(Records contained in a dataset)
◆ ◆ ◆ ◆ ◆

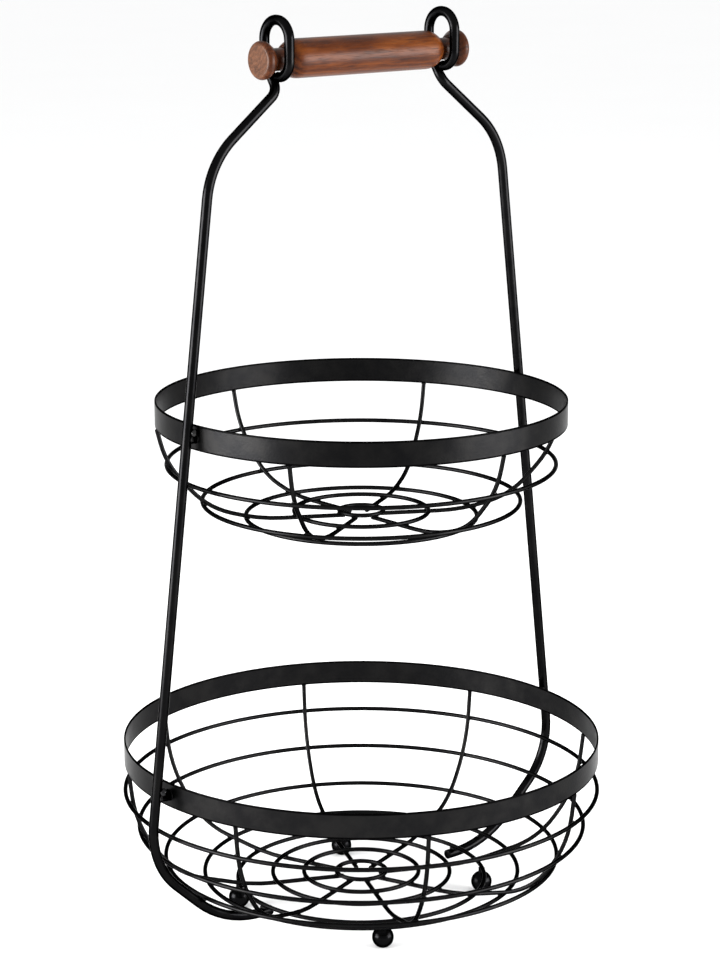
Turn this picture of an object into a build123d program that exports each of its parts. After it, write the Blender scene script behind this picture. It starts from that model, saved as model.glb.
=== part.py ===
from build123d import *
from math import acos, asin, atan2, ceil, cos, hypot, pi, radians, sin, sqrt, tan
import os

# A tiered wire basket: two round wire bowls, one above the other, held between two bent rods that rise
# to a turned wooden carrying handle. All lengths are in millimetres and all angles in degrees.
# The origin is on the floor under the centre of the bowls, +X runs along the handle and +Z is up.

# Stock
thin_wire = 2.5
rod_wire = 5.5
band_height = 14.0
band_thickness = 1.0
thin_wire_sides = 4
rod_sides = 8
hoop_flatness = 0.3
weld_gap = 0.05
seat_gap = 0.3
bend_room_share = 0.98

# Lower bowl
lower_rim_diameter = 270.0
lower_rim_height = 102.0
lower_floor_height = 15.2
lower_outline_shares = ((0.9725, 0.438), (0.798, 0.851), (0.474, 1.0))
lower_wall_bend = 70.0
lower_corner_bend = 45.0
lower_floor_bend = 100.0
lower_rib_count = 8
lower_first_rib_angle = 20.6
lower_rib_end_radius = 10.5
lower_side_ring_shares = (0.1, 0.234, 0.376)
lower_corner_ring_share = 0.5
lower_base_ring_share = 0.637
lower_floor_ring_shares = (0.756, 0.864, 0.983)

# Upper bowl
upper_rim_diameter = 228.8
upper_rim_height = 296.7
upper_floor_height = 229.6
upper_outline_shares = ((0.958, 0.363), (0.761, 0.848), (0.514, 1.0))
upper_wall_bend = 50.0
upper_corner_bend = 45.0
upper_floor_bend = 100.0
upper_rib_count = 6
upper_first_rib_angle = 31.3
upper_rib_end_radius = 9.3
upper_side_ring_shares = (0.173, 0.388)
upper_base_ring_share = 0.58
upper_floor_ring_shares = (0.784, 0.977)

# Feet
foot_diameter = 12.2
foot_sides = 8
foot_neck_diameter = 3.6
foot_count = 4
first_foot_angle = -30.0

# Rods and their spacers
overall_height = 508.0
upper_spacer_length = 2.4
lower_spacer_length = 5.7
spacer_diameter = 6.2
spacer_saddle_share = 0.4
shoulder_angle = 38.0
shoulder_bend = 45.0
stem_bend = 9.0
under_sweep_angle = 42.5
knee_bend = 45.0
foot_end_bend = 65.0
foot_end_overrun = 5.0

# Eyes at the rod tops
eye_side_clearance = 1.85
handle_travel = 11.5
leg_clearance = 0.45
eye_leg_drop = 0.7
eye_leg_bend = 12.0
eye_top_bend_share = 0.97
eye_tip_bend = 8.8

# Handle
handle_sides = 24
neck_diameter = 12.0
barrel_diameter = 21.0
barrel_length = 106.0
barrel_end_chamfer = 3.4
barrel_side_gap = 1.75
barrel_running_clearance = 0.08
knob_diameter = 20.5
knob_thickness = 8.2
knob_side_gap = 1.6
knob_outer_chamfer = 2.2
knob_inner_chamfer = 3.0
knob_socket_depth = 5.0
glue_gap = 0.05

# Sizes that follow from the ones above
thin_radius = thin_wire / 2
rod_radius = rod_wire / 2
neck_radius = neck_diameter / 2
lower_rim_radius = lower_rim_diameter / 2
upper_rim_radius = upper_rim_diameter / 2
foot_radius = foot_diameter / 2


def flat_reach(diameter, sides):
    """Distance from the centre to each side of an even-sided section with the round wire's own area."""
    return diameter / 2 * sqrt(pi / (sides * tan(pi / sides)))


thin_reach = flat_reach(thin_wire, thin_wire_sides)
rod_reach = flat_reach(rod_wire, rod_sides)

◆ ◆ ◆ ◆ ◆

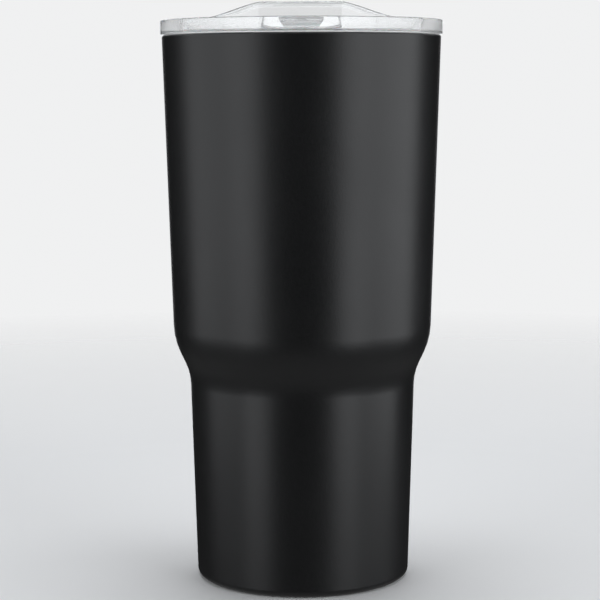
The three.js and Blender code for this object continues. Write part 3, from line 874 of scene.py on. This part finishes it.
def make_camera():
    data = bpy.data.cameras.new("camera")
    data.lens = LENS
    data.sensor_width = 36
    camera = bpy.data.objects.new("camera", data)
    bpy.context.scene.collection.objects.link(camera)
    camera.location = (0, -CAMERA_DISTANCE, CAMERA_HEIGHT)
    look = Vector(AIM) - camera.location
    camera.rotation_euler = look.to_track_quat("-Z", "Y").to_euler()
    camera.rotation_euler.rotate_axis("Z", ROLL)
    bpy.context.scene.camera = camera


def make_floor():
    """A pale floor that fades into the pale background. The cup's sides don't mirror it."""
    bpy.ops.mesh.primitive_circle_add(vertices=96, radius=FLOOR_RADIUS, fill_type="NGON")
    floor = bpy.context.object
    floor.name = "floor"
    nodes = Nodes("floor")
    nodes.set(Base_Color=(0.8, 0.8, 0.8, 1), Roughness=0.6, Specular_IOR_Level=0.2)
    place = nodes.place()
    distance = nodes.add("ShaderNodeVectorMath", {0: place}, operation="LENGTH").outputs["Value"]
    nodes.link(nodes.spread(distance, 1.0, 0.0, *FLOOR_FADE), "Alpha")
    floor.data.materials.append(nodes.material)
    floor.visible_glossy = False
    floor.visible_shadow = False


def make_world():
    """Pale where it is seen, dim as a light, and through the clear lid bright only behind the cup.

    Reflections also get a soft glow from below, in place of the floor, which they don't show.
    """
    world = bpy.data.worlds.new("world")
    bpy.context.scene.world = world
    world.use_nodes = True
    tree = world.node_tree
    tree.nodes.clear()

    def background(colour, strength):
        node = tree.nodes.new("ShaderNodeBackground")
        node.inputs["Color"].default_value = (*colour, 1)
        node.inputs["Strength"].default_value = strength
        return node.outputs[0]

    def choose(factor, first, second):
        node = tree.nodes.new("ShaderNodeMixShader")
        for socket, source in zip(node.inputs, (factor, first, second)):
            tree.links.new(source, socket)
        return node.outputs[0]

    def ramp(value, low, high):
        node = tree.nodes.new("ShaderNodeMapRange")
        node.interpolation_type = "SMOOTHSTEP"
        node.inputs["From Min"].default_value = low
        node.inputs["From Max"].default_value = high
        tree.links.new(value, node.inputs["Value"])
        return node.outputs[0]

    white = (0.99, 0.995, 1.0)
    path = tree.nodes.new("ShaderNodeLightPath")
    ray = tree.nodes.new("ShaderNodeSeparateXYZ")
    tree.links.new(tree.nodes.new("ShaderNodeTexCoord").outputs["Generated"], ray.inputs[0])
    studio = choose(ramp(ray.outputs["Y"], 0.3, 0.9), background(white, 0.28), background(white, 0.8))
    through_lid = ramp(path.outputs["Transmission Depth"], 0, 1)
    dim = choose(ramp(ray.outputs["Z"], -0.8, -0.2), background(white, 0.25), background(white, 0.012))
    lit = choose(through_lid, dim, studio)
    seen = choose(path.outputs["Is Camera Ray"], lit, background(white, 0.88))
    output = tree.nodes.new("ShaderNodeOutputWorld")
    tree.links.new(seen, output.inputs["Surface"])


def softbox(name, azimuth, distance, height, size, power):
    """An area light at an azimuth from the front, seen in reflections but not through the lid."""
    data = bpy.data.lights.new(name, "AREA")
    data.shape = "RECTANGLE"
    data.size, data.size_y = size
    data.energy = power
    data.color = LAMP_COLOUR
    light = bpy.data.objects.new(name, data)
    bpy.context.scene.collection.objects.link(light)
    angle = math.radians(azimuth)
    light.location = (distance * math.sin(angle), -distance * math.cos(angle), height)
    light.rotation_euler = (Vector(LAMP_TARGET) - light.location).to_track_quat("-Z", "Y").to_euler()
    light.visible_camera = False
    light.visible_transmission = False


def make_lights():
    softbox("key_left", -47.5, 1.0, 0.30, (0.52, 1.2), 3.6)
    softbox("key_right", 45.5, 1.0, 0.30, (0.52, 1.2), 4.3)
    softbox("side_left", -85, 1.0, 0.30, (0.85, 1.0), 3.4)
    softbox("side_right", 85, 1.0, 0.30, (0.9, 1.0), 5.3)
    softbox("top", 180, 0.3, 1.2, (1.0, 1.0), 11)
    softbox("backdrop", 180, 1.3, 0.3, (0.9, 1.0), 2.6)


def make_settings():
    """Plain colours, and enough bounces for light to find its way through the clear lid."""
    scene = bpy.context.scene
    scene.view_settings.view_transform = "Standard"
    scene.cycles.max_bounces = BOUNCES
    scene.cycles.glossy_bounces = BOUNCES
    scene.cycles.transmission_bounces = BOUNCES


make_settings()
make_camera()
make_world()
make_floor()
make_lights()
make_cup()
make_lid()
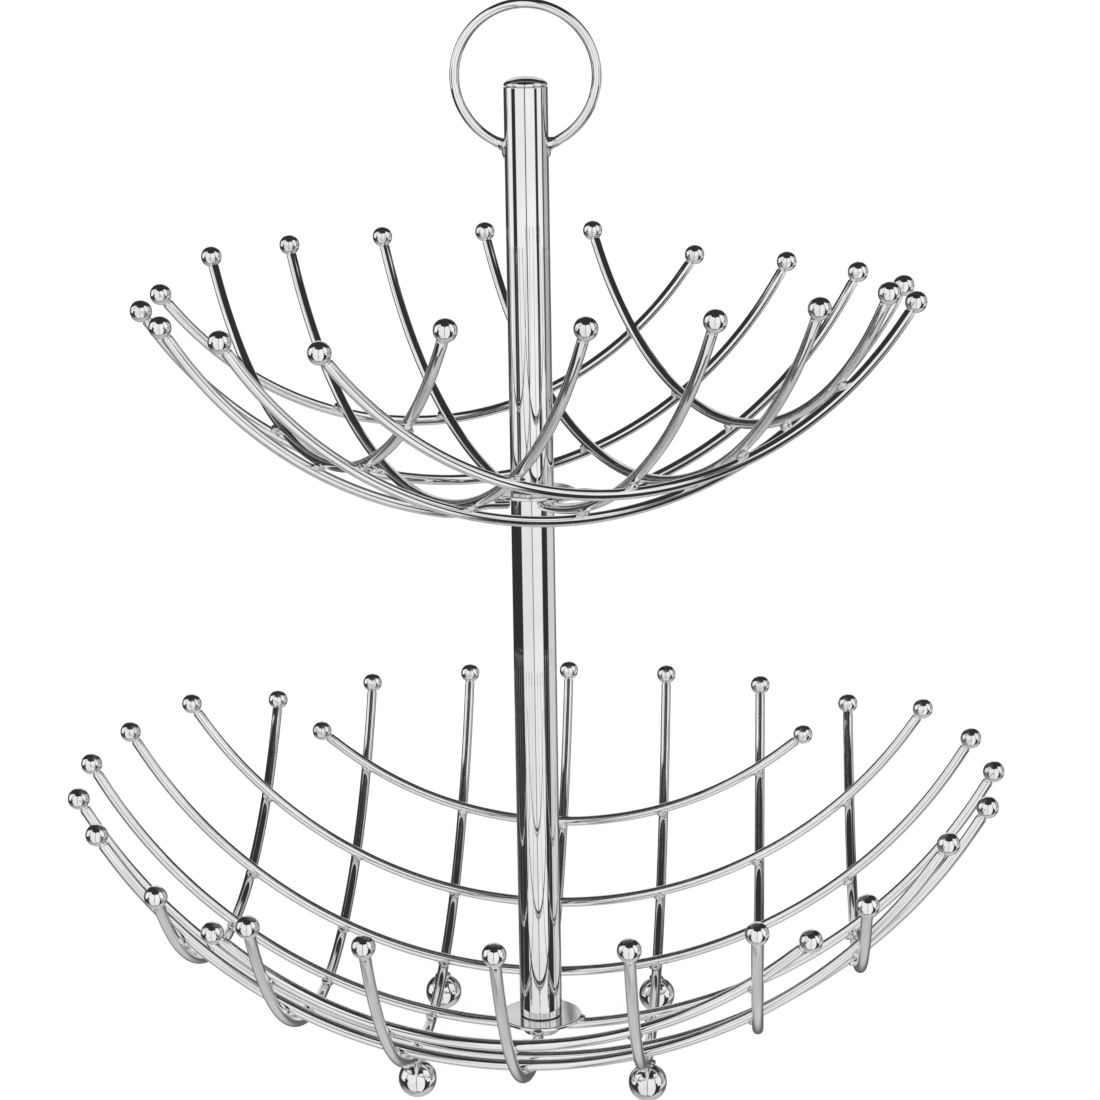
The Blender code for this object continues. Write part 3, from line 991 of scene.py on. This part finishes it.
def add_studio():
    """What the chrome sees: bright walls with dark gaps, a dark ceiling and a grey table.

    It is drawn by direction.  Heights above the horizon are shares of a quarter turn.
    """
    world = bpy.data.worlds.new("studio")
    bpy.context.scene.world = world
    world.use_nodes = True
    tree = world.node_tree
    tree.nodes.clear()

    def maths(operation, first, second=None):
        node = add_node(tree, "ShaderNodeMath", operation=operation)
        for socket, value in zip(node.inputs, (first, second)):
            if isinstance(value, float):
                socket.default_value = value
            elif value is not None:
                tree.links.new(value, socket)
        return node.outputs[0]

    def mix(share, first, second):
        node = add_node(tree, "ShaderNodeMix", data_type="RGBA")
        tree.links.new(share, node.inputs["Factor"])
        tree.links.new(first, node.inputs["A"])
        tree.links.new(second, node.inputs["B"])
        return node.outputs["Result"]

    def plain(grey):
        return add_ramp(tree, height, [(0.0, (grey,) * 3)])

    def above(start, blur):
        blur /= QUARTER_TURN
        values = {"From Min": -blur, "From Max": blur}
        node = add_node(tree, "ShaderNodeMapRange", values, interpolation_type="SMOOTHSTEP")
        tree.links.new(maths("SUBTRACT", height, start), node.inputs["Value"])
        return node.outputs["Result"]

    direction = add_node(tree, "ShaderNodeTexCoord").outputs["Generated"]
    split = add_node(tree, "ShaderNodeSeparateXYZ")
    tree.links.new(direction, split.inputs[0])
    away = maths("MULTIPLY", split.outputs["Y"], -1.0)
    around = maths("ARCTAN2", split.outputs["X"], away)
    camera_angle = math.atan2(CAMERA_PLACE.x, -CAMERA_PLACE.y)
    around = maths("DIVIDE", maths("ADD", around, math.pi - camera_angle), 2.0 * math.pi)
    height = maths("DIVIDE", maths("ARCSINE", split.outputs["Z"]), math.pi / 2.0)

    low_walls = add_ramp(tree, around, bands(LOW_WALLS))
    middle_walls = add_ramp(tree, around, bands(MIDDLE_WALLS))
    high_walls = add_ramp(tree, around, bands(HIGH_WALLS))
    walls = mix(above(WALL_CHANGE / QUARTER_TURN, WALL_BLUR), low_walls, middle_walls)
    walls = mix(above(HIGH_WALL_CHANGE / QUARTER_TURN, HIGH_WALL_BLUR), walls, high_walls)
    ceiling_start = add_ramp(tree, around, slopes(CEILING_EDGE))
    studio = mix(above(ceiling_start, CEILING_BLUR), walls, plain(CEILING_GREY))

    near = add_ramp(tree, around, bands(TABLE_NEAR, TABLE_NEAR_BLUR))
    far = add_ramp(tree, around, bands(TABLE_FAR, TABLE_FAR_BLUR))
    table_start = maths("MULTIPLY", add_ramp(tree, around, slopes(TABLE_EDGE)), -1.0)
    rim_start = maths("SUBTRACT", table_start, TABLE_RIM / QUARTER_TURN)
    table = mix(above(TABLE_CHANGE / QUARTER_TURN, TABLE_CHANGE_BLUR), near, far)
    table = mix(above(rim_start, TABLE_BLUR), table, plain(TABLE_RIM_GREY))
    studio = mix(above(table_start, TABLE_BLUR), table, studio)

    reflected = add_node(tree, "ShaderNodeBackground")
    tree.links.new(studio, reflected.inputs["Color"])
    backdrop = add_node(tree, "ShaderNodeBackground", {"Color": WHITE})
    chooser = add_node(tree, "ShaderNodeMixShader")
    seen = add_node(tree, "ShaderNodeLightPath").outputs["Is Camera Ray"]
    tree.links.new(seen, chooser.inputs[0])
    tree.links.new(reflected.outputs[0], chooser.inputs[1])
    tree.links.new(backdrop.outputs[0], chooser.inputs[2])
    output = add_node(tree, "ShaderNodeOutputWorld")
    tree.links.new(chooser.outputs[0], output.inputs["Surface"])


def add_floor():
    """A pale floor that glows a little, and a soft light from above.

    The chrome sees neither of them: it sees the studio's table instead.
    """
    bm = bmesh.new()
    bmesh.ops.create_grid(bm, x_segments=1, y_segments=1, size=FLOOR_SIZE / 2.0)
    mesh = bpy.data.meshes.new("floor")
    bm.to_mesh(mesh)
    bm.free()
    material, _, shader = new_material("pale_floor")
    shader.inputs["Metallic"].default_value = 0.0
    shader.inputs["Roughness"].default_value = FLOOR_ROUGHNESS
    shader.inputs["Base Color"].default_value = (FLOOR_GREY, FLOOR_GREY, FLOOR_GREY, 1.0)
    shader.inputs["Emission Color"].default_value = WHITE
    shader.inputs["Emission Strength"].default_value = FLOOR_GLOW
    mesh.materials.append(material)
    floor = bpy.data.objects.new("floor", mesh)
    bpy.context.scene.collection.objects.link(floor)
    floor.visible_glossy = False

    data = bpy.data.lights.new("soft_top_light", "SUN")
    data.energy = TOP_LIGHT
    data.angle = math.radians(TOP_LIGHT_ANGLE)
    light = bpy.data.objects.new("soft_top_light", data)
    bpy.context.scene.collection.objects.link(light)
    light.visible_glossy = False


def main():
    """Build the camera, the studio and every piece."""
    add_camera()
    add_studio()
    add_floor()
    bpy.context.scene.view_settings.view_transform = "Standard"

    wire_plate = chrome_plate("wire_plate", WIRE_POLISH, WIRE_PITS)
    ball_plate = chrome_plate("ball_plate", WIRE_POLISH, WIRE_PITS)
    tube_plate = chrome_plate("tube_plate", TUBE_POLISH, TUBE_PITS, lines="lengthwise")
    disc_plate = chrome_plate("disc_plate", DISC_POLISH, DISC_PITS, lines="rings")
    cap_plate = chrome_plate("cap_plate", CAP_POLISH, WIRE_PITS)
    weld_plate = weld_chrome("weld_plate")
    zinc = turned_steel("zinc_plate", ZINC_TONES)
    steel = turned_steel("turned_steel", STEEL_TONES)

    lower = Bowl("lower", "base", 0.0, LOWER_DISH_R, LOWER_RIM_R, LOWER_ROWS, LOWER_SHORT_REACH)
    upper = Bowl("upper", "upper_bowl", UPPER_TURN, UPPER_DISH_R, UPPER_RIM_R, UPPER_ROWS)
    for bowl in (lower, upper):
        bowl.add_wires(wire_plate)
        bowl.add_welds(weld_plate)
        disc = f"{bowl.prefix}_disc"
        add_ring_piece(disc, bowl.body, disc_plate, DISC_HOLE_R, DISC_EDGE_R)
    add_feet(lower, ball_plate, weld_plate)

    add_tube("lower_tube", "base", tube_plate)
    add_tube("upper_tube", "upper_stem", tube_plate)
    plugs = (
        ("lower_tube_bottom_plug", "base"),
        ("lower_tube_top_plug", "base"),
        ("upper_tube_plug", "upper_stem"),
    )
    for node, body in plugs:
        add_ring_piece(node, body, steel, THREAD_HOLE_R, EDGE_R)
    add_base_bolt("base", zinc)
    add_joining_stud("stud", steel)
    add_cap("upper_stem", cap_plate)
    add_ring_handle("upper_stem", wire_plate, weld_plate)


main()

◆ ◆ ◆ ◆ ◆

▸ **TASK DIRECTIONS**
In the listing above, locate the line containing "Turn this picture" and the line containing "# The origin", then transcribe both and every line between them verbatim.

▸ **RESPONSE TO THE EXERCISE**
Turn this picture of an object into a build123d program that exports each of its parts. After it, write the Blender scene script behind this picture. It starts from that model, saved as model.glb.
=== part.py ===
from build123d import *
from math import acos, asin, atan2, ceil, cos, hypot, pi, radians, sin, sqrt, tan
import os

# A tiered wire basket: two round wire bowls, one above the other, held between two bent rods that rise
# to a turned wooden carrying handle. All lengths are in millimetres and all angles in degrees.
# The origin is on the floor under the centre of the bowls, +X runs along the handle and +Z is up.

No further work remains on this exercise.